━━━ Entries provided

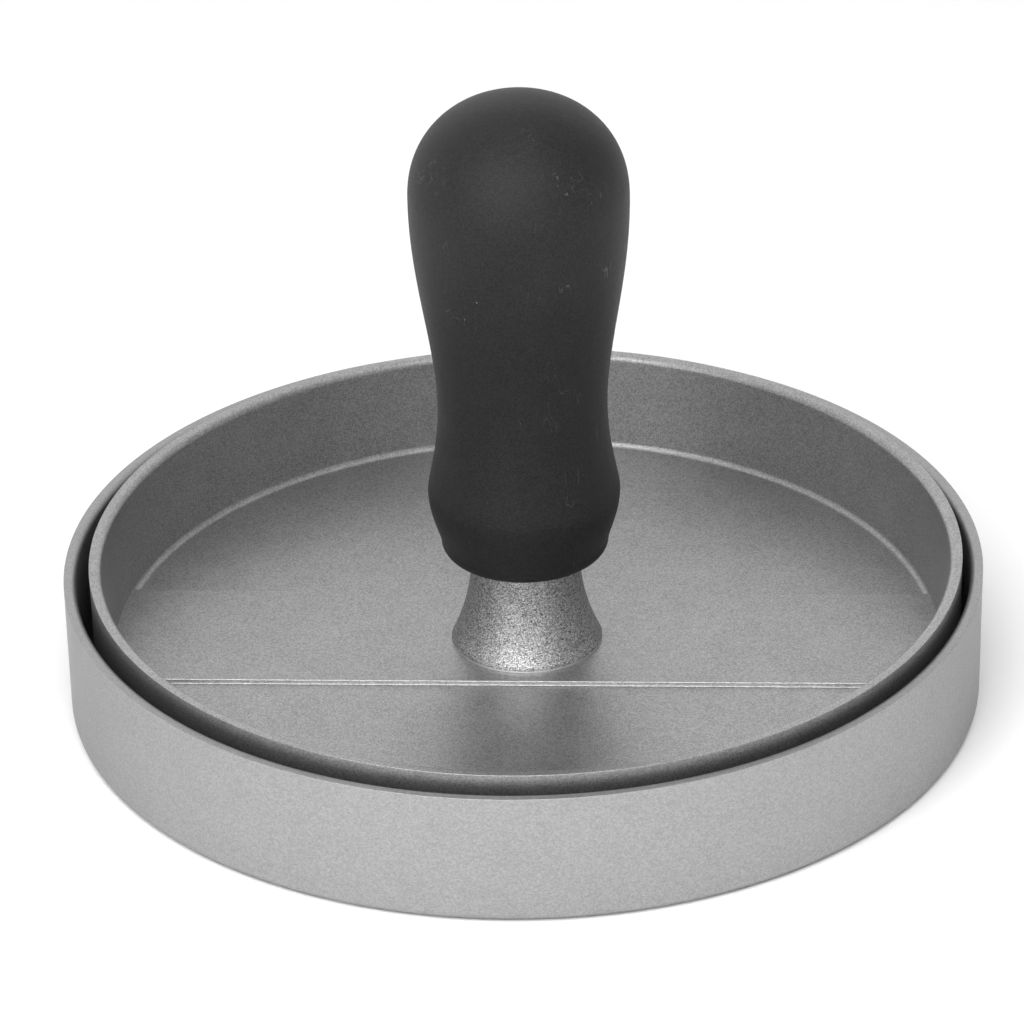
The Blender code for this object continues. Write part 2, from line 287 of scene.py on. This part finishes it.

━━━━━━
━━━ Entries provided

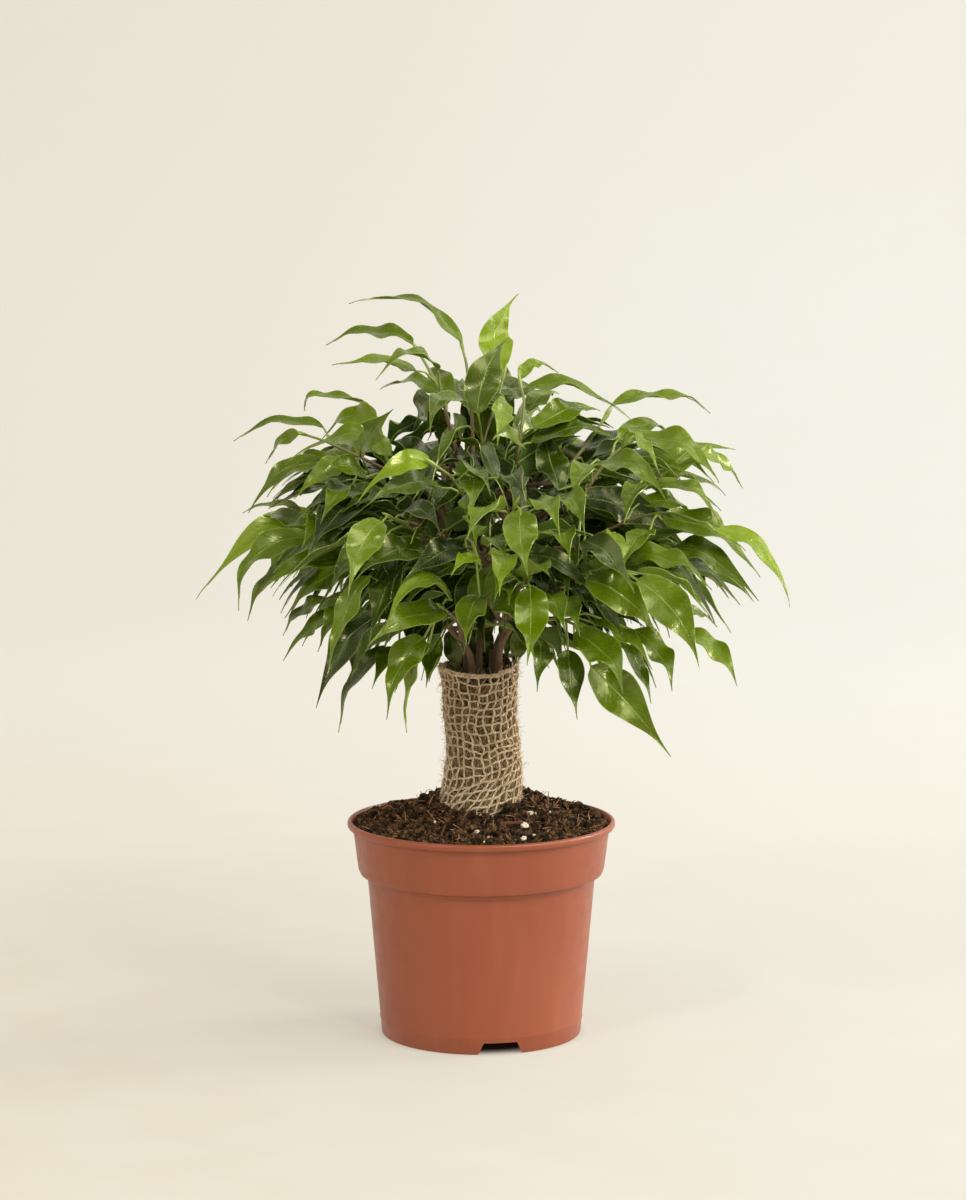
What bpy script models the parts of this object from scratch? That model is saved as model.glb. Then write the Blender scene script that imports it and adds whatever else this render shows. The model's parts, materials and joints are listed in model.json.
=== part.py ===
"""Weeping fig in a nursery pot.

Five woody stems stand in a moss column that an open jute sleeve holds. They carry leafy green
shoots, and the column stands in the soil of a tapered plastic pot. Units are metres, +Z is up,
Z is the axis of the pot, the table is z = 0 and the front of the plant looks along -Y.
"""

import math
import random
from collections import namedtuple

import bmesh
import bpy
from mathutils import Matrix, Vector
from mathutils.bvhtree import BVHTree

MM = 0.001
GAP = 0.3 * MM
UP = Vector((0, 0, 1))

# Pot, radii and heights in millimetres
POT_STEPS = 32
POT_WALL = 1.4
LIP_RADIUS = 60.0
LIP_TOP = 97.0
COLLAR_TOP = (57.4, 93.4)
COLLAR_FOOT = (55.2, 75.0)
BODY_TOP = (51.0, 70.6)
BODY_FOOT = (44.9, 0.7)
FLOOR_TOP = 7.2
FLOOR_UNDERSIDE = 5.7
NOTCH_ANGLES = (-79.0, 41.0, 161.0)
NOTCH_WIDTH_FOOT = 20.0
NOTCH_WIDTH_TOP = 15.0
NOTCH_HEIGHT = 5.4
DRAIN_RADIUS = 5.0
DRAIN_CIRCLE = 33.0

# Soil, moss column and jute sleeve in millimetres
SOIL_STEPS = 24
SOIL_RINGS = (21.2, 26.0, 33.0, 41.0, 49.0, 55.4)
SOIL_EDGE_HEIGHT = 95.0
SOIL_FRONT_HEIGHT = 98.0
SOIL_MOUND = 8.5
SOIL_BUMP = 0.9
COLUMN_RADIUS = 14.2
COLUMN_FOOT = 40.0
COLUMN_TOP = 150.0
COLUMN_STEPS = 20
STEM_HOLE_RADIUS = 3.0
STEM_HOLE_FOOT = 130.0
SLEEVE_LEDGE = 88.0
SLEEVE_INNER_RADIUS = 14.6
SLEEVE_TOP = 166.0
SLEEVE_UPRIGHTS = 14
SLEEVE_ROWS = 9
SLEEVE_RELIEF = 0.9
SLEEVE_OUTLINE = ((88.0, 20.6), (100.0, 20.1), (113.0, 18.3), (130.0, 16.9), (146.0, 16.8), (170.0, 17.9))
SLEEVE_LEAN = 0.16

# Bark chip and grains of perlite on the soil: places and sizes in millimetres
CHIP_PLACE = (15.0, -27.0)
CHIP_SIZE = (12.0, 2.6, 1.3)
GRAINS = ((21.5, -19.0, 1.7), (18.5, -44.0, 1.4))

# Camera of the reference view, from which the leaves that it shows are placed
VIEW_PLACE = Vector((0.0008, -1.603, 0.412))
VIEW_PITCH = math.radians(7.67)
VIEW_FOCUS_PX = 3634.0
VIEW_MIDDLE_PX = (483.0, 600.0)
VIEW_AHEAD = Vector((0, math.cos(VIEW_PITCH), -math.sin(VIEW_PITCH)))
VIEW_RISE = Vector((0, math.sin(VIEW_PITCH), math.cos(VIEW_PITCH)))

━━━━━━

__Prompt__:
Both the line with "What bpy script" and the line with "GRAINS = ((21.5, -19.0, 1.7), (18.5, -44.0, 1.4))" belong in the answer; write them out exactly, with every line between.

__Solution to this task__:
What bpy script models the parts of this object from scratch? That model is saved as model.glb. Then write the Blender scene script that imports it and adds whatever else this render shows. The model's parts, materials and joints are listed in model.json.
=== part.py ===
"""Weeping fig in a nursery pot.

Five woody stems stand in a moss column that an open jute sleeve holds. They carry leafy green
shoots, and the column stands in the soil of a tapered plastic pot. Units are metres, +Z is up,
Z is the axis of the pot, the table is z = 0 and the front of the plant looks along -Y.
"""

import math
import random
from collections import namedtuple

import bmesh
import bpy
from mathutils import Matrix, Vector
from mathutils.bvhtree import BVHTree

MM = 0.001
GAP = 0.3 * MM
UP = Vector((0, 0, 1))

# Pot, radii and heights in millimetres
POT_STEPS = 32
POT_WALL = 1.4
LIP_RADIUS = 60.0
LIP_TOP = 97.0
COLLAR_TOP = (57.4, 93.4)
COLLAR_FOOT = (55.2, 75.0)
BODY_TOP = (51.0, 70.6)
BODY_FOOT = (44.9, 0.7)
FLOOR_TOP = 7.2
FLOOR_UNDERSIDE = 5.7
NOTCH_ANGLES = (-79.0, 41.0, 161.0)
NOTCH_WIDTH_FOOT = 20.0
NOTCH_WIDTH_TOP = 15.0
NOTCH_HEIGHT = 5.4
DRAIN_RADIUS = 5.0
DRAIN_CIRCLE = 33.0

# Soil, moss column and jute sleeve in millimetres
SOIL_STEPS = 24
SOIL_RINGS = (21.2, 26.0, 33.0, 41.0, 49.0, 55.4)
SOIL_EDGE_HEIGHT = 95.0
SOIL_FRONT_HEIGHT = 98.0
SOIL_MOUND = 8.5
SOIL_BUMP = 0.9
COLUMN_RADIUS = 14.2
COLUMN_FOOT = 40.0
COLUMN_TOP = 150.0
COLUMN_STEPS = 20
STEM_HOLE_RADIUS = 3.0
STEM_HOLE_FOOT = 130.0
SLEEVE_LEDGE = 88.0
SLEEVE_INNER_RADIUS = 14.6
SLEEVE_TOP = 166.0
SLEEVE_UPRIGHTS = 14
SLEEVE_ROWS = 9
SLEEVE_RELIEF = 0.9
SLEEVE_OUTLINE = ((88.0, 20.6), (100.0, 20.1), (113.0, 18.3), (130.0, 16.9), (146.0, 16.8), (170.0, 17.9))
SLEEVE_LEAN = 0.16

# Bark chip and grains of perlite on the soil: places and sizes in millimetres
CHIP_PLACE = (15.0, -27.0)
CHIP_SIZE = (12.0, 2.6, 1.3)
GRAINS = ((21.5, -19.0, 1.7), (18.5, -44.0, 1.4))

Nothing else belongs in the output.